What I didn’t appreciate as a child was how rare it was in 1962 for a boy like Peter to appear in a mainstream storybook. Keats sought to make the story a tale each one of us could relate to, regardless of age, race, or where we lived. As my kindergarteners will attest, it is still as vibrant and classic now as it was then.

It will always be one of my favorites, and I’m so thankful to have generations of new readers to share it with.

No. 148: Our Producers.

On Sunday, Into the Woods performed its first matinee to a nearly sold-out crowd. It was my personal best performance, which I consider quite a feat… because I was REALLY HUNGRY during the second act.

The thought that got me through it: a cast and crew BBQ at Wayne and Alan’s house.
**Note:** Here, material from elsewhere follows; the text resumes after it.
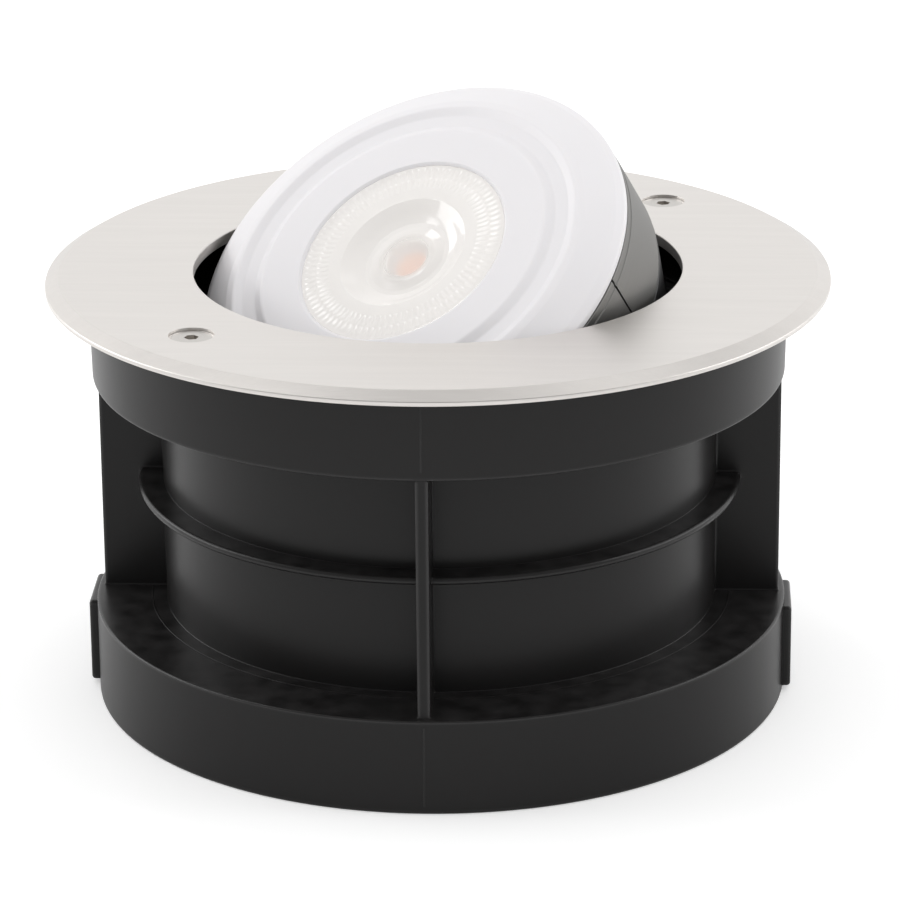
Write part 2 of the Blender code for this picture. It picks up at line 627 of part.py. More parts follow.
def build_terminal_block(parts, cutters):
    """Three-way terminal block on the base plate, with its clamping screws."""
    plastic = make_material("white_polyamide", (0.75, 0.74, 0.7), 0.45)
    brass = make_material("nickel_plated_brass", (0.72, 0.66, 0.5), 0.3, 1.0)
    bottom = PLATE_TOP_Z + GAP
    top = bottom + TERMINAL_HEIGHT
    shoulder = top - TERMINAL_SHOULDER_DROP
    wide = TERMINAL_WIDTH / 2
    narrow = TERMINAL_SHOULDER_WIDTH / 2
    outline = [(-wide, bottom), (wide, bottom), (wide, shoulder), (narrow, top)]
    outline += [(-narrow, top), (-wide, shoulder)]
    body = flat_outline("terminal_block", outline, TERMINAL_LENGTH, parts, plastic)
    place(body, location=(0, -TERMINAL_OFFSET, 0), rotation=(math.pi / 2, 0, math.pi / 2))
    bores = bmesh.new()
    wells = bmesh.new()
    height = (bottom + shoulder) / 2
    reach = wide + OVERRUN
    for pole in (-1, 0, 1):
        at = (pole * TERMINAL_PITCH, -TERMINAL_OFFSET)
        lay = Matrix.Translation((*at, height)) @ Matrix.Rotation(math.pi / 2, 4, "X")
        prism(TERMINAL_BORE_RADIUS, -reach, reach, TINY_STEPS, matrix=lay, into=bores)
        hole = TERMINAL_SCREW_RADIUS + GAP
        prism(hole, height + GAP, top + OVERRUN, TINY_STEPS, at, into=wells)
    boolean(body, from_bmesh("cut_terminal_bores", bores, cutters), "DIFFERENCE")
    boolean(body, from_bmesh("cut_terminal_wells", wells, cutters), "DIFFERENCE")
    for pole in (-1, 0, 1):
        head = top - TERMINAL_SCREW_SINK
        at = (pole * TERMINAL_PITCH, -TERMINAL_OFFSET)
        work = prism(TERMINAL_SCREW_RADIUS, head - TERMINAL_SCREW_LENGTH, head, TINY_STEPS, at)
        screw = from_bmesh(f"terminal_screw_{pole + 2}", work, parts, brass)
        reach = TERMINAL_SCREW_RADIUS + OVERRUN
        low = (at[0] - reach, at[1] - TERMINAL_SCREW_SLOT / 2, head - TERMINAL_SCREW_SLOT)
        high = (at[0] + reach, at[1] + TERMINAL_SCREW_SLOT / 2, head + OVERRUN)
        slot = from_bmesh(f"cut_terminal_slot_{pole + 2}", block(low, high), cutters)
        boolean(screw, slot, "DIFFERENCE")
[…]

Wayne and Alan are our incredibly giving, involved, dedicated producers. They have been instrumental in every step of the process, from auditions through rehearsals and our performances. Their kindness is evident in every post in our private Facebook group, their offers to assist with anything we need, and encouragement they freely give.

Wayne and Alan, in addition to their many other talents, are also spectacular hosts. They had a spread of pulled pork, and a pot (probably more aptly described as a vat) of delicious vegetarian chili to accommodate me, complete with an inventive topping selection. Their home is beautiful, and they so graciously opened it to us for a really wonderful evening of good company and celebration. In many ways, their home is an extension of who they are as people: beautiful, fun, unique, and welcoming.

Thank you so much for being wonderful hosts and new friends!